PIs: Hermann J. Müller and Zhuanghua Shi

The aim of the project is to develop a principled, quantitative framework describing dynamic weighting processes in visual search. In particular, we plan to model different types of inter-trial effects, foremost: the effects of repetitions vs. switches of the target-defining (features and) dimensions in singleton-target search scenarios. These effects have been well characterized qualitatively over the past decades and led to the notion of ‘dimension weighting’ (which has now become an accepted component of saliency-based accounts of visual search, including J. M. Wolfe’s Guided Search model).
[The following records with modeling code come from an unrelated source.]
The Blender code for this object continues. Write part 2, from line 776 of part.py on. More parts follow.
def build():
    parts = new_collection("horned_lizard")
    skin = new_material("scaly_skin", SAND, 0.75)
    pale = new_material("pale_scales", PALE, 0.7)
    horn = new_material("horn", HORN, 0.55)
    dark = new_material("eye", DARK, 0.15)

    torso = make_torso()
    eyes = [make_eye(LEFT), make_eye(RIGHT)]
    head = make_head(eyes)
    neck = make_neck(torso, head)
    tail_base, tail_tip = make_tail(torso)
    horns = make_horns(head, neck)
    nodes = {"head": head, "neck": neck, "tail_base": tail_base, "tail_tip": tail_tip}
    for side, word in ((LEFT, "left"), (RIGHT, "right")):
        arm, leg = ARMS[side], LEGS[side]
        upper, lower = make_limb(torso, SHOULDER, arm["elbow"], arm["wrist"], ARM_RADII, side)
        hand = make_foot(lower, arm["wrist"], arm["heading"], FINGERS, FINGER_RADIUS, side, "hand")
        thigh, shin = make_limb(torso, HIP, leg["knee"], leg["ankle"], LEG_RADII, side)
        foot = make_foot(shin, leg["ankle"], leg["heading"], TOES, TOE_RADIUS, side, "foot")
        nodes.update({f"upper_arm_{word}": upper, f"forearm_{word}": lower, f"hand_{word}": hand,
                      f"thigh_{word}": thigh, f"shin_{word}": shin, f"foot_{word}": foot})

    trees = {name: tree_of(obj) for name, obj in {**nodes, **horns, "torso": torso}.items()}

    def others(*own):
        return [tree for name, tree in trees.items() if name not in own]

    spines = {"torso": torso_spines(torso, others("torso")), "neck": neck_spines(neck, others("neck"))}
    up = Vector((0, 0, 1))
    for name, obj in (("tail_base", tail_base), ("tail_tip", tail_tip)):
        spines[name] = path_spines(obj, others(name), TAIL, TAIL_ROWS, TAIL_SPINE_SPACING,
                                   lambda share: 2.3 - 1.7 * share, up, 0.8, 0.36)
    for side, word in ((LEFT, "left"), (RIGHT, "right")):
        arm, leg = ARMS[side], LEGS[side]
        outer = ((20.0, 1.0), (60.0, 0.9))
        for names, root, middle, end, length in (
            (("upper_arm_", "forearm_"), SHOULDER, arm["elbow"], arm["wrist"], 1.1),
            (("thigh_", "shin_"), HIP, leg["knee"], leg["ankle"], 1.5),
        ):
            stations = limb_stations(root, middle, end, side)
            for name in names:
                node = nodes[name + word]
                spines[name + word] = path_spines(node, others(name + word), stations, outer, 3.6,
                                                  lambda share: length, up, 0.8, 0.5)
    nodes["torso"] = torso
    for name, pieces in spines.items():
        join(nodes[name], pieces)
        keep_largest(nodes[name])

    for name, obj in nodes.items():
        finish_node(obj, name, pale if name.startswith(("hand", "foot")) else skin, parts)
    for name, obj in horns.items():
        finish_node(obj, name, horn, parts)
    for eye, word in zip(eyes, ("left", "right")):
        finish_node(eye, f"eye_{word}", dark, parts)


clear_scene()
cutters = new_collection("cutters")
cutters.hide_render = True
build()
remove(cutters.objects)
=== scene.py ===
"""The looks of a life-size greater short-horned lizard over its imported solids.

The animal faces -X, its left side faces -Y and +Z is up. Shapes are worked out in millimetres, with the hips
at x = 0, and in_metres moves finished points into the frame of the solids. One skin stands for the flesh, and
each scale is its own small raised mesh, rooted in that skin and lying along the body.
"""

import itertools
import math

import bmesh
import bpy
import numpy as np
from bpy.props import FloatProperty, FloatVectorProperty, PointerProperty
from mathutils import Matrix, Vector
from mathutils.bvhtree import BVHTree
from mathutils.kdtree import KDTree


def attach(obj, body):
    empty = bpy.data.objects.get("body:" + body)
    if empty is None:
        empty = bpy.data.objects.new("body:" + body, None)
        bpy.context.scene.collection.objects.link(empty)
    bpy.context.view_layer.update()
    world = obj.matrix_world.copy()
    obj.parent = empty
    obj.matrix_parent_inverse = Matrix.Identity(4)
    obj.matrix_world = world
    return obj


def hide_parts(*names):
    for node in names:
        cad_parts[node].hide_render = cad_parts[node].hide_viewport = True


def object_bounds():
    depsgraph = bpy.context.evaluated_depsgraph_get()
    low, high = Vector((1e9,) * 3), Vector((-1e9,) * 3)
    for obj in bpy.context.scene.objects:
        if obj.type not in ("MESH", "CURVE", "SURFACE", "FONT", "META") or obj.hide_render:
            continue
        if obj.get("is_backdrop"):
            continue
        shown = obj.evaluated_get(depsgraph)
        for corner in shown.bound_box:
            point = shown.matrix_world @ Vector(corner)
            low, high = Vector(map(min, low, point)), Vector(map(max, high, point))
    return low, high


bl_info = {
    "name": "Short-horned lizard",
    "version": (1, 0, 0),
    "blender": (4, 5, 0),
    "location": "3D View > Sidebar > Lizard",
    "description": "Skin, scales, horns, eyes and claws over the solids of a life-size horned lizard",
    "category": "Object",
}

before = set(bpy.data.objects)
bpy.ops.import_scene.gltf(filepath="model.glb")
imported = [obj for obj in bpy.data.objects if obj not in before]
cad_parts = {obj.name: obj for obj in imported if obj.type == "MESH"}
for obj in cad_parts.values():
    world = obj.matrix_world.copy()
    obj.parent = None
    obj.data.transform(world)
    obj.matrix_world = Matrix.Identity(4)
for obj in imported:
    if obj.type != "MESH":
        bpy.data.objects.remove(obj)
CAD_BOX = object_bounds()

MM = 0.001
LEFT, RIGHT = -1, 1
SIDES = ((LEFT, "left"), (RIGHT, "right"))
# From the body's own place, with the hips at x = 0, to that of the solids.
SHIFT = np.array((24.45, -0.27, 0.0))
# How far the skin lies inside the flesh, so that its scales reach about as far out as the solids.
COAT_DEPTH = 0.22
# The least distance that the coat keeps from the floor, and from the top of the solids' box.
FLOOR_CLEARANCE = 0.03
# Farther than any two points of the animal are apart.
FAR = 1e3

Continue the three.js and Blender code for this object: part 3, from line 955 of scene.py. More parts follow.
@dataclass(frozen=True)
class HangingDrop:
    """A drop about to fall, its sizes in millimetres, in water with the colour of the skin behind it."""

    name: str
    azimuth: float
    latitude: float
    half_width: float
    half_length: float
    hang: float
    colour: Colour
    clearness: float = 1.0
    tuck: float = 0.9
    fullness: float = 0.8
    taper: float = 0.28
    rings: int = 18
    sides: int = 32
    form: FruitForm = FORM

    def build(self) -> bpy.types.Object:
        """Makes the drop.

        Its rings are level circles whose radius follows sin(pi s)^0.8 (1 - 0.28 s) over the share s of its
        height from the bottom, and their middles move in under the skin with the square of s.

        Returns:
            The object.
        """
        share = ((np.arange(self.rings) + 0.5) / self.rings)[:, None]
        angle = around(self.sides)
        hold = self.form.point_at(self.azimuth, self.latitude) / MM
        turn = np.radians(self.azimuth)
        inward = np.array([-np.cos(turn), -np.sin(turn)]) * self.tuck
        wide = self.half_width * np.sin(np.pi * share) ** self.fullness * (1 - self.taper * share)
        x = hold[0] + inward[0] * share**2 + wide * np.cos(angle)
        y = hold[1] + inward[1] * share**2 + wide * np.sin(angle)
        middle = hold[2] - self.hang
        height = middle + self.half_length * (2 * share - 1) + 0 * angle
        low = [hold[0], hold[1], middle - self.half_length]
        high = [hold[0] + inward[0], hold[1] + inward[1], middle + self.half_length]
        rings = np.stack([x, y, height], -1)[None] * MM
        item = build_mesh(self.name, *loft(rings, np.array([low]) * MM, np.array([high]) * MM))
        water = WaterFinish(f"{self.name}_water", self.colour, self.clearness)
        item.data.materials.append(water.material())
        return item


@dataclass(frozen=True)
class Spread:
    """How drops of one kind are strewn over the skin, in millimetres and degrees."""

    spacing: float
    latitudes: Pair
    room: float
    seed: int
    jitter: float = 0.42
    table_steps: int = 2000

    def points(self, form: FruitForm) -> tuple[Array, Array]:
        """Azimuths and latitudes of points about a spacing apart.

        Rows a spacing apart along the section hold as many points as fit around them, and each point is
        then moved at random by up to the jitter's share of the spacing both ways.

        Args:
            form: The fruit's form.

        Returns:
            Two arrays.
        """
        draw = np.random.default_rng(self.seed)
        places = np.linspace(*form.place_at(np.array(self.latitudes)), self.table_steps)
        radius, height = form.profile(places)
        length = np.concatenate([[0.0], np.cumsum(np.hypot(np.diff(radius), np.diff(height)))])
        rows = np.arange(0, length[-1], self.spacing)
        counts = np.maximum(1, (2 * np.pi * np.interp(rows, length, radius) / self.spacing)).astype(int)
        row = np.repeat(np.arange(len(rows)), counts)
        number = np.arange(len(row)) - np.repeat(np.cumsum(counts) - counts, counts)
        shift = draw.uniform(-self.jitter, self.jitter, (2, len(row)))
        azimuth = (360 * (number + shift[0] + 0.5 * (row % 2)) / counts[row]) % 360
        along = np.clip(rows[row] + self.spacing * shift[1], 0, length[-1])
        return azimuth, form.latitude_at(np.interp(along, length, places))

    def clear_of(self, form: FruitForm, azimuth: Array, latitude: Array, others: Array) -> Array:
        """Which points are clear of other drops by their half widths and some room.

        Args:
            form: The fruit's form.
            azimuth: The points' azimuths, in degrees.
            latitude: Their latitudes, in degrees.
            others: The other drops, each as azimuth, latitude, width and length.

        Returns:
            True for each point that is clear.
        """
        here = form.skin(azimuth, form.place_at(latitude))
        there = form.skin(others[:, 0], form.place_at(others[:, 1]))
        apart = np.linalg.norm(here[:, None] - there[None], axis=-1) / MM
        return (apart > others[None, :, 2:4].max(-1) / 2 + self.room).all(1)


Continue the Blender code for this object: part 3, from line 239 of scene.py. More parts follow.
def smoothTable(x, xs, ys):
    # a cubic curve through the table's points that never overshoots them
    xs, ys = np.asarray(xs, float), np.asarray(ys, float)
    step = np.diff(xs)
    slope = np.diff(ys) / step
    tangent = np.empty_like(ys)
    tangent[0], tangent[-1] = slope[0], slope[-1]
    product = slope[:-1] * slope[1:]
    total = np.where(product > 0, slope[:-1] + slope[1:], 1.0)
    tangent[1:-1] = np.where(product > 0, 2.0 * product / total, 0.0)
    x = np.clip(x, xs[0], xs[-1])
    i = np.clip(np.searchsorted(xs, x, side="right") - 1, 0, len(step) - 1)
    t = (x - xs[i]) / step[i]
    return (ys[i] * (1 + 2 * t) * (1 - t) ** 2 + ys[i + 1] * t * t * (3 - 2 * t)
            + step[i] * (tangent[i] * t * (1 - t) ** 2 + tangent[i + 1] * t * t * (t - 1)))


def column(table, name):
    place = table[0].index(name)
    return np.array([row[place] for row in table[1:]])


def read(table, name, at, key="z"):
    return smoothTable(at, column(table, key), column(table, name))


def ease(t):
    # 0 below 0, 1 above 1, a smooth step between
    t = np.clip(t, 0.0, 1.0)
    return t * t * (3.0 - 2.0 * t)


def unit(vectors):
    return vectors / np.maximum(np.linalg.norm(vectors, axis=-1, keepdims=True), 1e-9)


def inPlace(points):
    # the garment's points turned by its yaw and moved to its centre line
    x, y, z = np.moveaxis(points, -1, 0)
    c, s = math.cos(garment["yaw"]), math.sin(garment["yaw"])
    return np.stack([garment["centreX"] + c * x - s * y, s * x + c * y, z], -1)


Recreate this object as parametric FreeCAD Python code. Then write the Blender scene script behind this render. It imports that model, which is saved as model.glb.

Although inter-trial dynamics is sometimes still seen as only a ‘minor’ source of search RT variation, it actually accounts for a large portion of response time (RT) variability even in the most simple, supposedly purely stimulus-driven singleton feature ‘pop-out’ search (e.g., Found & Müller, 1996), and an even larger portion in singleton conjunction search (e.g., Weidner et al., 2002) - and is arguably more influential than top-down, template-based) influences on search performance (e.g., Kristjánsson et al., 2002). However, while clearly important and well characterized, we are still lacking a principled, computational account of the dynamics of weighting. Here, we propose to develop such an account by combining a new, Bayesian-type perceptual decision and weight updating model with a generative model of RT distributions. In more detail, as singleton feature search is driven largely by target saliency, we propose to use the LATER (‘Linear Approach to Threshold with Ergodic Rate’) model for modeling the RT distributions. On top of this, we will develop a perceptual model accounting for the influences of prior knowledge on target detection, (feature- and dimension-based) inter-trial effects, as well as dimension-weighting mechanisms. In addition, we will revisit the notion of coactive processing of redundant pop-out signals and examine its relation to inter-trial effects. In a second project phase, we plan to generalize our perceptual-response framework to a singleton search paradigm not limited to the pop-out search, as well as looking for brain correlates of the weighting dynamics.